--- START Supplied information ---

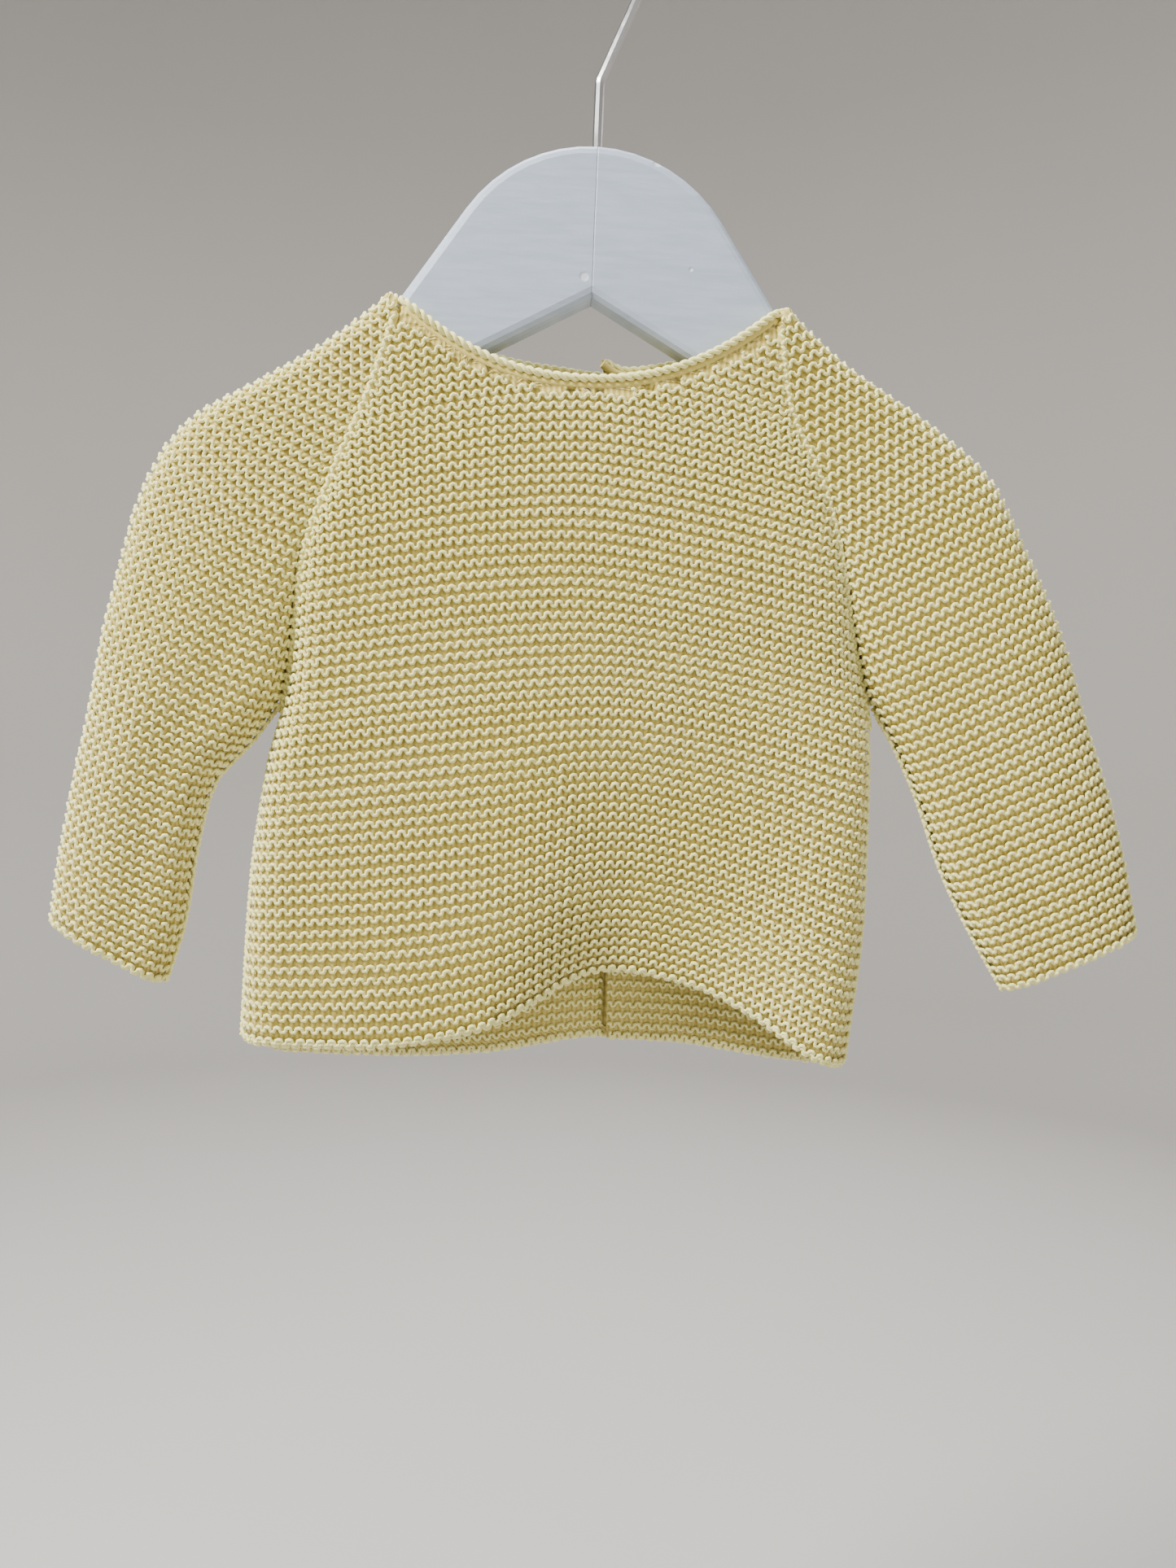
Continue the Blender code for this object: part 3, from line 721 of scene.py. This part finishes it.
yarnInputs = {           # the tree's sizes, and the values above that set them
    "Yarn Radius": "yarn",
    "Loop Height": "loop",
    "Overhang": "overhang",
    "Swell": "swell",
    "Lean": "lean",
    "Depth": "depth",
    "Unevenness": "uneven",
}


def triangleCount(mesh):
    return sum(len(p.vertices) - 2 for p in mesh.polygons)


def plainMesh(holder, name):
    graph = bpy.context.evaluated_depsgraph_get()
    mesh = bpy.data.meshes.new_from_object(holder.evaluated_get(graph))
    mesh.name = name
    bpy.data.objects.remove(holder)
    return mesh


def linesMesh(name, lines):
    counts = [len(line[0]) for line in lines]
    starts = np.concatenate([[0], np.cumsum(counts)[:-1]])
    edges = np.concatenate([np.stack([np.arange(n - 1), np.arange(1, n)], axis=1) + s
                            for n, s in zip(counts, starts)])
    places = np.concatenate([line[0] for line in lines]) * mm
    mesh = bpy.data.meshes.new(name)
    mesh.vertices.add(len(places))
    mesh.vertices.foreach_set("co", places.astype(np.float32).ravel())
    mesh.edges.add(len(edges))
    mesh.edges.foreach_set("vertices", edges.astype(np.int32).ravel())
    for k, key in enumerate(("outward", "along", "upward")):
        data = np.concatenate([line[k + 1] for line in lines]).astype(np.float32)
        mesh.attributes.new(key, "FLOAT_VECTOR", "POINT").data.foreach_set("vector", data.ravel())
    phase = np.concatenate([line[4] for line in lines]).astype(np.float32)
    mesh.attributes.new("phase", "FLOAT", "POINT").data.foreach_set("value", phase)
    mesh.update()
    return mesh


def yarnTree():
    tree = bpy.data.node_groups.new("garter yarn", "GeometryNodeTree")
    tree.is_modifier = True
    kinds = {"Geometry": "NodeSocketGeometry", **{name: "NodeSocketFloat" for name in yarnInputs},
             "Seed": "NodeSocketInt", "Yarn Material": "NodeSocketMaterial"}
    for name, kind in kinds.items():
        tree.interface.new_socket(name, in_out="INPUT", socket_type=kind)
    tree.interface.new_socket("Geometry", in_out="OUTPUT", socket_type="NodeSocketGeometry")
    sheet = Sheet(tree)
    entry = tree.nodes.new("NodeGroupInput")
    given = {name: Socket(sheet, entry.outputs[name]) for name in kinds}

    def stored(key, kind):
        return sheet.node("GeometryNodeInputNamedAttribute", {"data_type": kind}, {"Name": key})

    def scaled(vector, amount):
        return sheet.node("ShaderNodeVectorMath", {"operation": "SCALE"}, {0: vector, "Scale": amount})

    def joined(a, b):
        return sheet.node("ShaderNodeVectorMath", {"operation": "ADD"}, {0: a, 1: b})

    turn = stored("phase", "FLOAT") * (2 * math.pi)
    twice = turn * 2.0
    height = sheet.maths("COSINE", turn) * given["Loop Height"]
    sideways = sheet.maths("SINE", twice) * given["Overhang"]
    swell = sheet.maths("COSINE", twice) * given["Swell"]
    lean = sheet.maths("COSINE", turn) * given["Lean"]
    depth = swell + lean + given["Depth"]
    move = joined(scaled(stored("along", "FLOAT_VECTOR"), sideways),
                  scaled(stored("upward", "FLOAT_VECTOR"), height))
    move = joined(move, scaled(stored("outward", "FLOAT_VECTOR"), depth))
    cloud = sheet.node("ShaderNodeTexNoise", {"noise_dimensions": "4D"},
                       {"W": given["Seed"], "Scale": knit["cloud"], "Detail": 1.0}, "Color")
    move = joined(move, scaled(joined(cloud, (-0.5, -0.5, -0.5)), given["Unevenness"]))
    curve = sheet.node("GeometryNodeMeshToCurve", {}, {0: given["Geometry"]})
    curve = sheet.node("GeometryNodeSetPosition", {}, {"Geometry": curve, "Offset": move})
    ring = sheet.node("GeometryNodeCurvePrimitiveCircle", {"mode": "RADIUS"},
                      {"Resolution": knit["sides"], "Radius": given["Yarn Radius"]})
    whole = sheet.node("GeometryNodeCurveToMesh", {}, {0: curve, 1: ring, "Fill Caps": True})
    whole = sheet.node("GeometryNodeSetShadeSmooth", {}, {"Geometry": whole})
    whole = sheet.node("GeometryNodeRealizeInstances", {}, {"Geometry": whole})
    whole = sheet.node("GeometryNodeSetMaterial", {},
                       {"Geometry": whole, "Material": given["Yarn Material"]})
    wayOut = tree.nodes.new("NodeGroupOutput")
    tree.links.new(whole.out, wayOut.inputs[0])
    return tree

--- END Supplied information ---

Every line of the data above should be reproduced word for word.

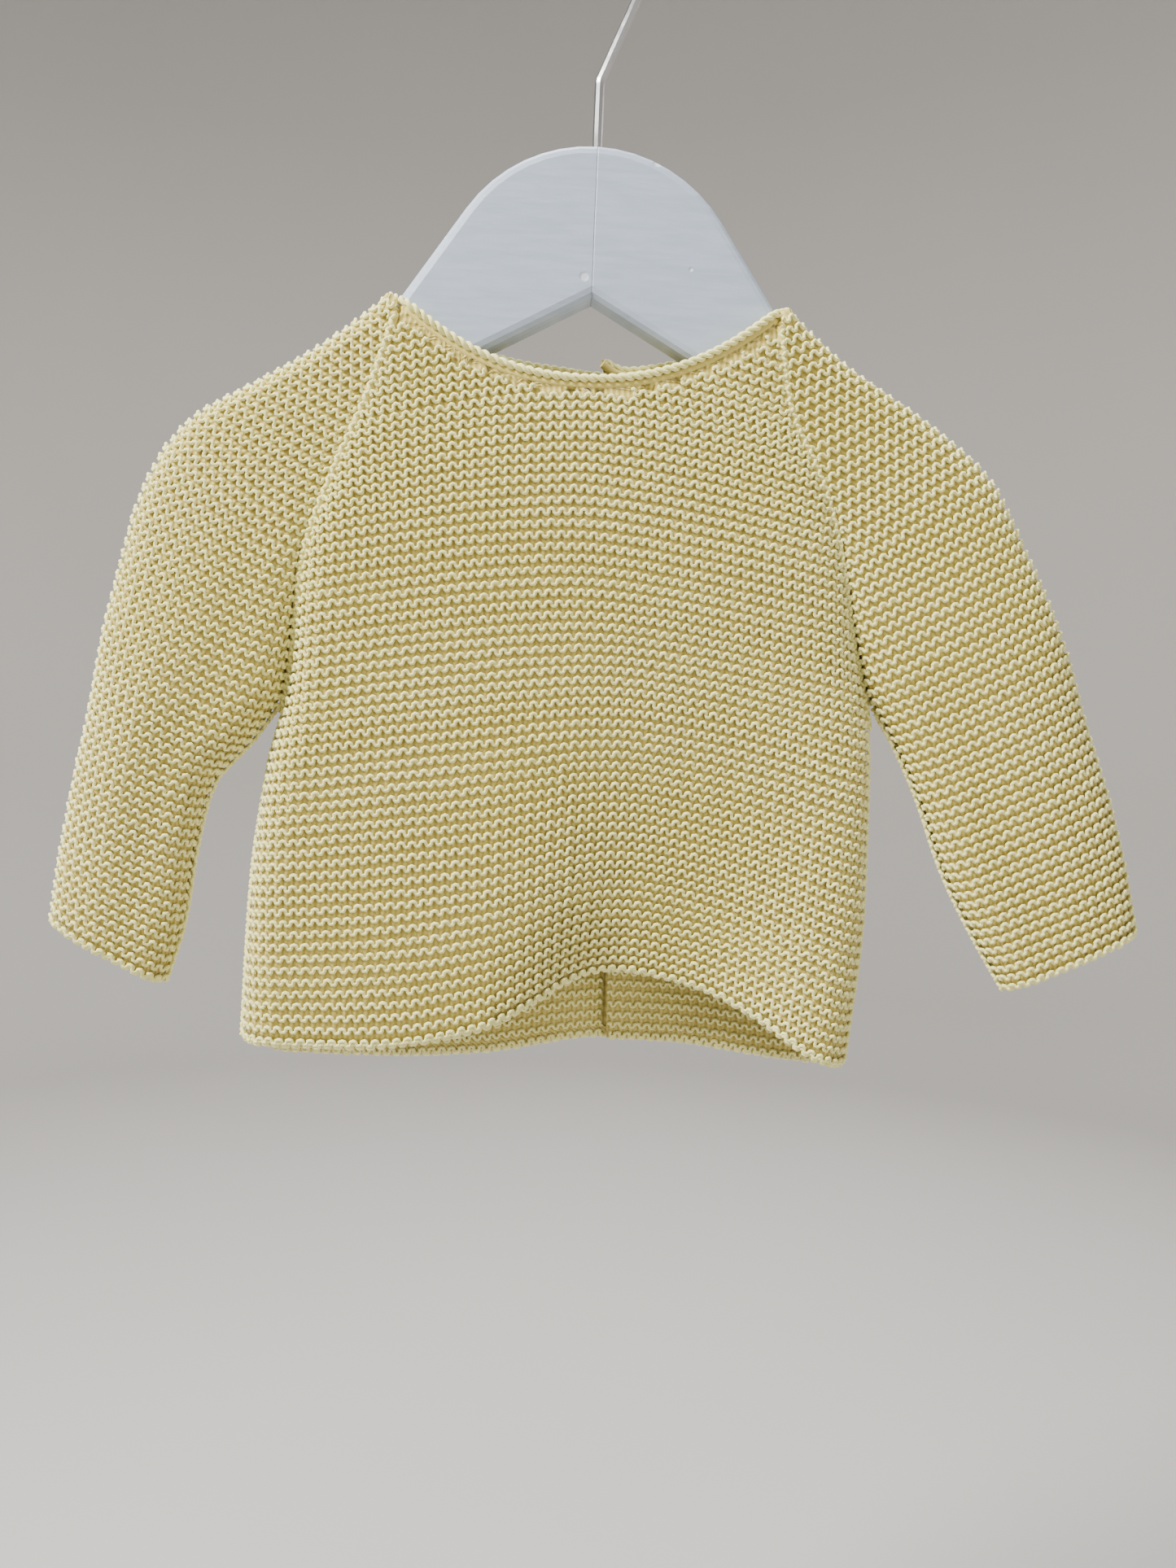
Continue the Blender code for this object: part 3, from line 721 of scene.py. This part finishes it.
yarnInputs = {           # the tree's sizes, and the values above that set them
    "Yarn Radius": "yarn",
    "Loop Height": "loop",
    "Overhang": "overhang",
    "Swell": "swell",
    "Lean": "lean",
    "Depth": "depth",
    "Unevenness": "uneven",
}


def triangleCount(mesh):
    return sum(len(p.vertices) - 2 for p in mesh.polygons)


def plainMesh(holder, name):
    graph = bpy.context.evaluated_depsgraph_get()
    mesh = bpy.data.meshes.new_from_object(holder.evaluated_get(graph))
    mesh.name = name
    bpy.data.objects.remove(holder)
    return mesh


def linesMesh(name, lines):
    counts = [len(line[0]) for line in lines]
    starts = np.concatenate([[0], np.cumsum(counts)[:-1]])
    edges = np.concatenate([np.stack([np.arange(n - 1), np.arange(1, n)], axis=1) + s
                            for n, s in zip(counts, starts)])
    places = np.concatenate([line[0] for line in lines]) * mm
    mesh = bpy.data.meshes.new(name)
    mesh.vertices.add(len(places))
    mesh.vertices.foreach_set("co", places.astype(np.float32).ravel())
    mesh.edges.add(len(edges))
    mesh.edges.foreach_set("vertices", edges.astype(np.int32).ravel())
    for k, key in enumerate(("outward", "along", "upward")):
        data = np.concatenate([line[k + 1] for line in lines]).astype(np.float32)
        mesh.attributes.new(key, "FLOAT_VECTOR", "POINT").data.foreach_set("vector", data.ravel())
    phase = np.concatenate([line[4] for line in lines]).astype(np.float32)
    mesh.attributes.new("phase", "FLOAT", "POINT").data.foreach_set("value", phase)
    mesh.update()
    return mesh


def yarnTree():
    tree = bpy.data.node_groups.new("garter yarn", "GeometryNodeTree")
    tree.is_modifier = True
    kinds = {"Geometry": "NodeSocketGeometry", **{name: "NodeSocketFloat" for name in yarnInputs},
             "Seed": "NodeSocketInt", "Yarn Material": "NodeSocketMaterial"}
    for name, kind in kinds.items():
        tree.interface.new_socket(name, in_out="INPUT", socket_type=kind)
    tree.interface.new_socket("Geometry", in_out="OUTPUT", socket_type="NodeSocketGeometry")
    sheet = Sheet(tree)
    entry = tree.nodes.new("NodeGroupInput")
    given = {name: Socket(sheet, entry.outputs[name]) for name in kinds}

    def stored(key, kind):
        return sheet.node("GeometryNodeInputNamedAttribute", {"data_type": kind}, {"Name": key})

    def scaled(vector, amount):
        return sheet.node("ShaderNodeVectorMath", {"operation": "SCALE"}, {0: vector, "Scale": amount})

    def joined(a, b):
        return sheet.node("ShaderNodeVectorMath", {"operation": "ADD"}, {0: a, 1: b})

    turn = stored("phase", "FLOAT") * (2 * math.pi)
    twice = turn * 2.0
    height = sheet.maths("COSINE", turn) * given["Loop Height"]
    sideways = sheet.maths("SINE", twice) * given["Overhang"]
    swell = sheet.maths("COSINE", twice) * given["Swell"]
    lean = sheet.maths("COSINE", turn) * given["Lean"]
    depth = swell + lean + given["Depth"]
    move = joined(scaled(stored("along", "FLOAT_VECTOR"), sideways),
                  scaled(stored("upward", "FLOAT_VECTOR"), height))
    move = joined(move, scaled(stored("outward", "FLOAT_VECTOR"), depth))
    cloud = sheet.node("ShaderNodeTexNoise", {"noise_dimensions": "4D"},
                       {"W": given["Seed"], "Scale": knit["cloud"], "Detail": 1.0}, "Color")
    move = joined(move, scaled(joined(cloud, (-0.5, -0.5, -0.5)), given["Unevenness"]))
    curve = sheet.node("GeometryNodeMeshToCurve", {}, {0: given["Geometry"]})
    curve = sheet.node("GeometryNodeSetPosition", {}, {"Geometry": curve, "Offset": move})
    ring = sheet.node("GeometryNodeCurvePrimitiveCircle", {"mode": "RADIUS"},
                      {"Resolution": knit["sides"], "Radius": given["Yarn Radius"]})
    whole = sheet.node("GeometryNodeCurveToMesh", {}, {0: curve, 1: ring, "Fill Caps": True})
    whole = sheet.node("GeometryNodeSetShadeSmooth", {}, {"Geometry": whole})
    whole = sheet.node("GeometryNodeRealizeInstances", {}, {"Geometry": whole})
    whole = sheet.node("GeometryNodeSetMaterial", {},
                       {"Geometry": whole, "Material": given["Yarn Material"]})
    wayOut = tree.nodes.new("NodeGroupOutput")
    tree.links.new(whole.out, wayOut.inputs[0])
    return tree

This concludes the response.